I learned I wanted to make a difference in people’s life because Ms. Shouse my fourth grade teacher. Ms. Shouse was an amazing role model and mentor and I think she was the person who influenced me to become an educator. She taught me get involved, and to participate in class, to have a voice, and always help students who needed help. I would enjoy staying after school and help her organize the classroom and she would walk me home because I lived close to the school. I felt useful and important to be able to help her. I enjoyed being in her class so much that I didn’t like missing school unless I was sick. I also never missed completing any class and assignment. I remember because I received a certificate from her that I still have.
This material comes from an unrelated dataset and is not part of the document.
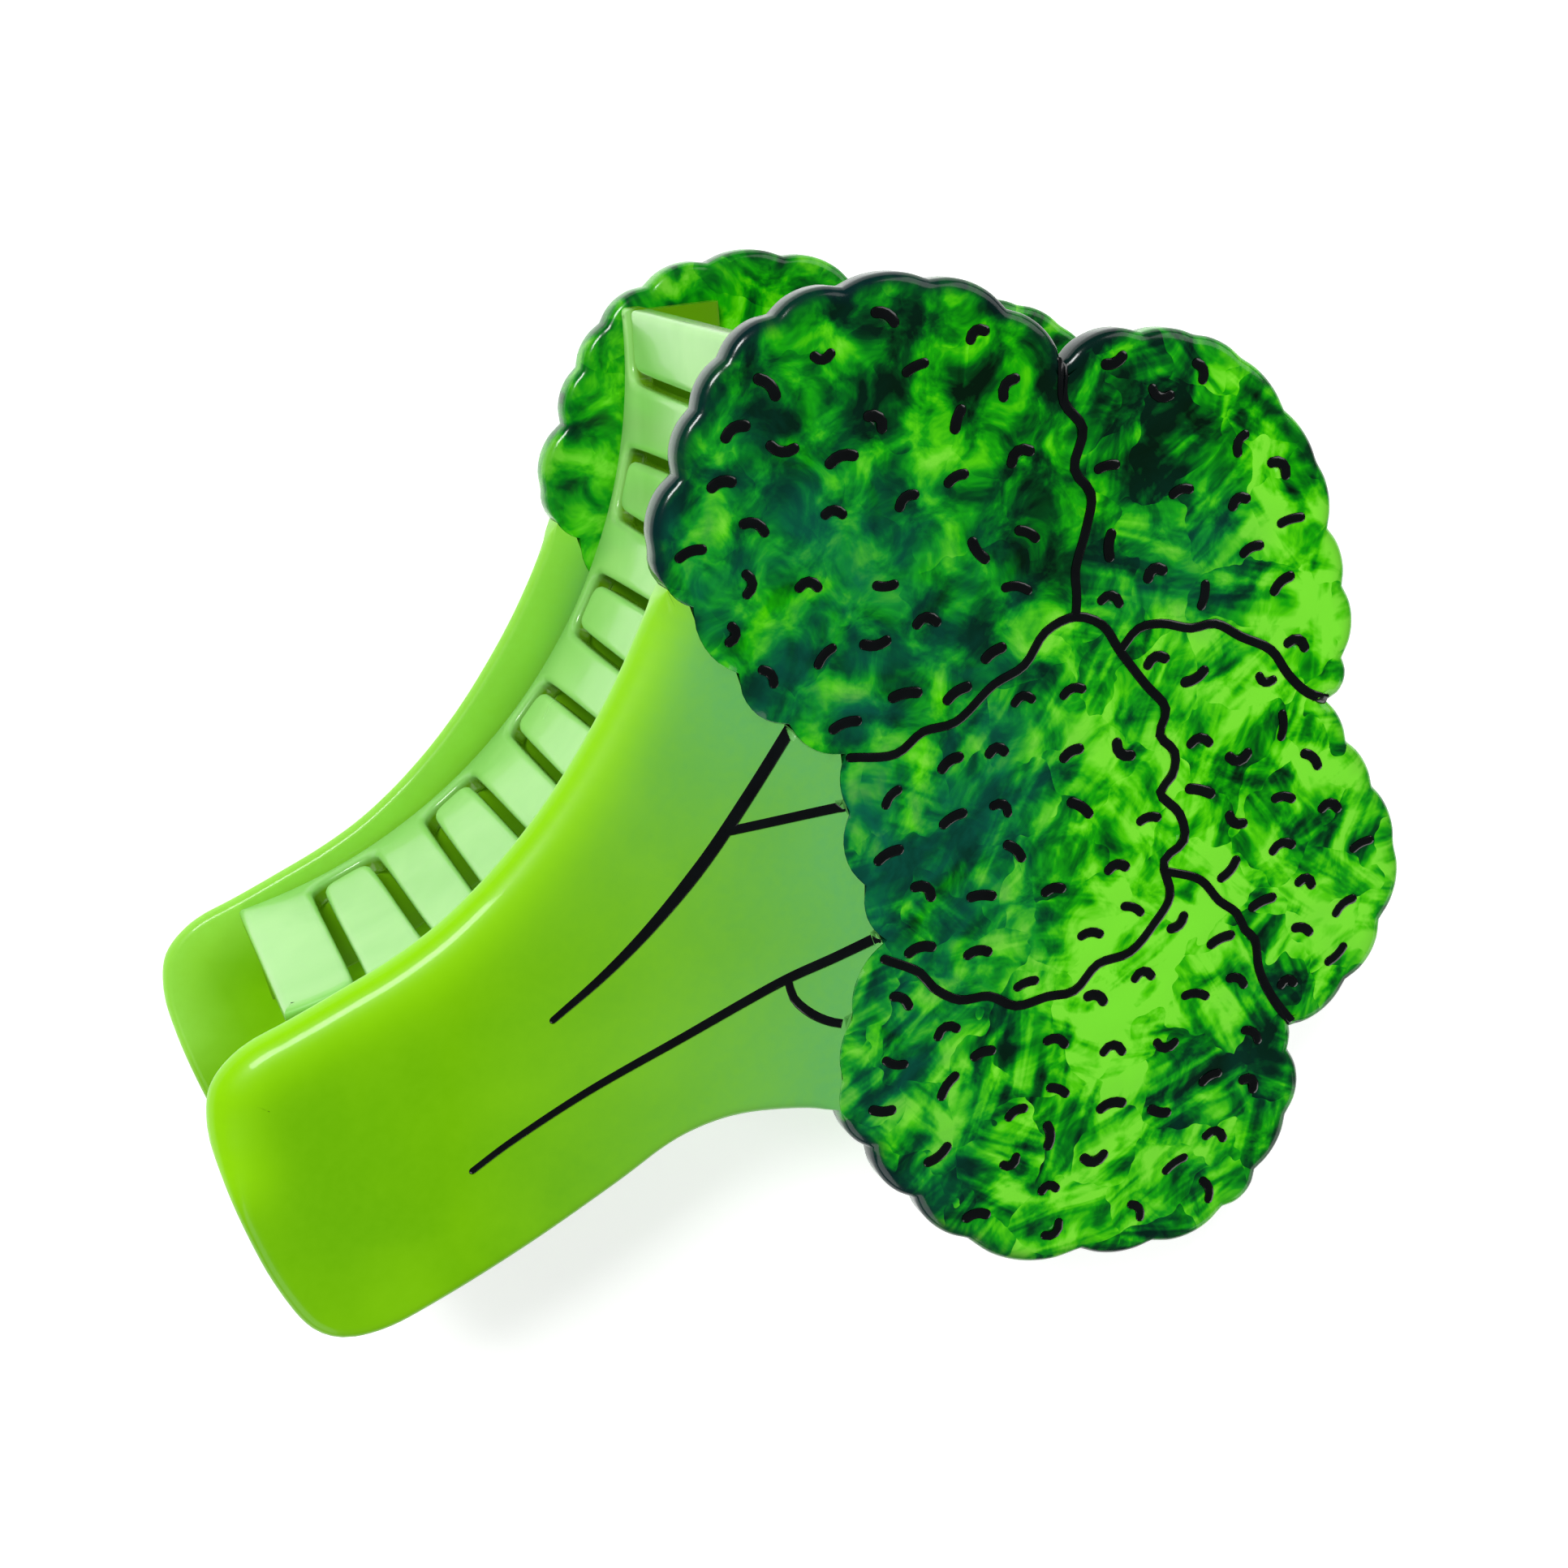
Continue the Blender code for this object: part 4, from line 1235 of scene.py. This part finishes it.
def look_along(backward, up):
    """A rotation whose Z axis is `backward` and whose Y axis leans to `up`."""
    z_axis = Vector(backward).normalized()
    x_axis = Vector(up).cross(z_axis).normalized()
    y_axis = z_axis.cross(x_axis)
    return Matrix((x_axis, y_axis, z_axis)).transposed()


def make_floor():
    mesh = bpy.data.meshes.new("floor")
    half = FLOOR_SIZE / 2
    level = cad_bounds[0].z
    corners = [(-half, -half, level), (half, -half, level), (half, half, level), (-half, half, level)]
    mesh.from_pydata(corners, [], [(0, 1, 2, 3)])
    mesh.materials.append(pale_floor())
    floor = bpy.data.objects.new("floor", mesh)
    bpy.context.scene.collection.objects.link(floor)


def make_world():
    """White where the camera sees it, dimmer as a light."""
    world = bpy.data.worlds.new("studio")
    world.use_nodes = True
    tree = world.node_tree
    background = tree.nodes["Background"]
    background.inputs["Color"].default_value = (1.0, 1.0, 1.0, 1.0)
    path = tree.nodes.new("ShaderNodeLightPath")
    strength = tree.nodes.new("ShaderNodeMath")
    strength.operation = "MULTIPLY_ADD"
    strength.inputs[1].default_value = WORLD_SHOWN - WORLD_LIGHT
    strength.inputs[2].default_value = WORLD_LIGHT
    tree.links.new(path.outputs["Is Camera Ray"], strength.inputs[0])
    tree.links.new(strength.outputs["Value"], background.inputs["Strength"])
    bpy.context.scene.world = world


def make_lights():
    for number, (place, size, power) in enumerate(SOFTBOXES):
        lamp = bpy.data.lights.new(f"softbox_{number + 1}", "AREA")
        lamp.size = size
        lamp.energy = power
        softbox = bpy.data.objects.new(lamp.name, lamp)
        softbox.location = place
        softbox.rotation_euler = look_along(Vector(place), (0.0, 0.1, 1.0)).to_euler()
        bpy.context.scene.collection.objects.link(softbox)


def make_camera():
    data = bpy.data.cameras.new("camera")
    data.lens = CAMERA_LENS
    data.sensor_width = 36.0
    data.clip_start = 0.005
    camera = bpy.data.objects.new("camera", data)
    place = Vector(CAMERA_PLACE) * MM
    rotation = look_along(place - Vector(CAMERA_TARGET) * MM, CAMERA_UP)
    camera.matrix_world = Matrix.Translation(place) @ rotation.to_4x4()
    bpy.context.scene.collection.objects.link(camera)
    bpy.context.scene.camera = camera


make_floor()
make_world()
make_lights()
make_camera()
bpy.context.scene.view_settings.view_transform = "Standard"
My wish is to one day built a library in my house. Mr. Shouse-Allen was also an amazing teacher and mentor. He taught me to love reading by truly enjoying books by using my imagination and escaping into the story. Since then I have no idea how many books I have read. Thanks to the coaching, guidance, and support from my fifth grade teacher I have learned to carry my reading book wherever I go so that I do not waste time and read. Yes, I am one of those people who are in a line waiting her turn and reading, the one waiting for her appointment and reading her book, but I am never bored. My family knows me as the ‘nerd” so when birthdays or special occasions come along I am the one who gives books not toys. When my cousins want to get their children interested in reading I am the person they come to so I can be the auntie to take them to Barnes and Nobles so they can find a subject of interest to begin reading. I am also the person who checks books reports because most of time I have already read the book my nieces and nephews have read.

enhance

Early Childhood

Favorite Quote:

“Early childhood education is the key to the betterment of society.”                                     Maria Montessori

 

Favorite book: The Giving Tree             by: Shel Silverstein                                                            (this was one of the first books I learned to read once I learned English. It taught me that the more we give the better someone else will be).

 

The picture of the child is from my five year old niece who is learning to draw actual people and not stick people. It reminds me that children evolve and learn to change as they mature.